5. Ongoing Adaptation as New Information Arrives

As new files are added—a fresh user survey, updated specs, or new design references—Kuse revises tasks, reprioritizes timelines, and reshapes the plan. It detects contradictions, identifies missing work, and ensures that the entire workflow remains aligned with evolving context.

This dynamic evolution is what separates AI task managers from static systems.

Conclusion

AI task managers represent a fundamental shift in how work gets organized and executed. Instead of spending hours maintaining task lists, rewriting plans, or manually extracting action items from documents, teams now rely on AI to unify context, automate planning, and accelerate execution.

From retail scheduling to dealership service operations, from product teams to creative departments, AI task managers reduce friction and reclaim hours every week—while improving consistency, accuracy, and clarity across the entire workflow.

In the next article of this series, we’ll compare the top AI task manager tools of 2025, evaluate their real-world performance, and show where Kuse fits into the evolving landscape of AI-powered execution.

FAQs

1. What makes an AI task manager different from normal task apps?

AI task managers automate task creation, prioritization, scheduling, and execution, while traditional tools rely on manual input.

2. Can AI manage complex team workflows?

Yes.
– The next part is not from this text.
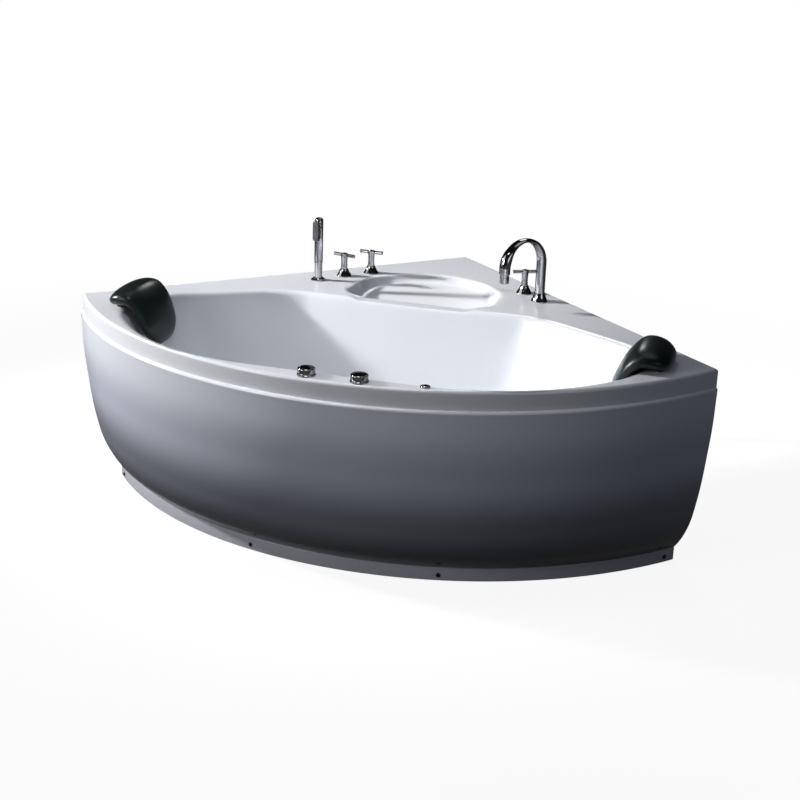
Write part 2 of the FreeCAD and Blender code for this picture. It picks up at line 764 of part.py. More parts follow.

Modern systems analyze workload patterns, dependencies, stakeholder relationships, and project documents to organize work across teams.

3. What industries benefit the most?

Retail operations, dealership fixed ops, product teams, engineering teams, marketing teams, and service organizations.

4. Is an AI task manager a replacement for project management software?

Not entirely—it’s a layer that enhances and automates work on top of existing tools, making them more intelligent and efficient.

5. Can AI task managers generate documents and assets?

Systems like Kuse can create PRDs, briefs, summaries, visuals, presentations, and more based on your existing files.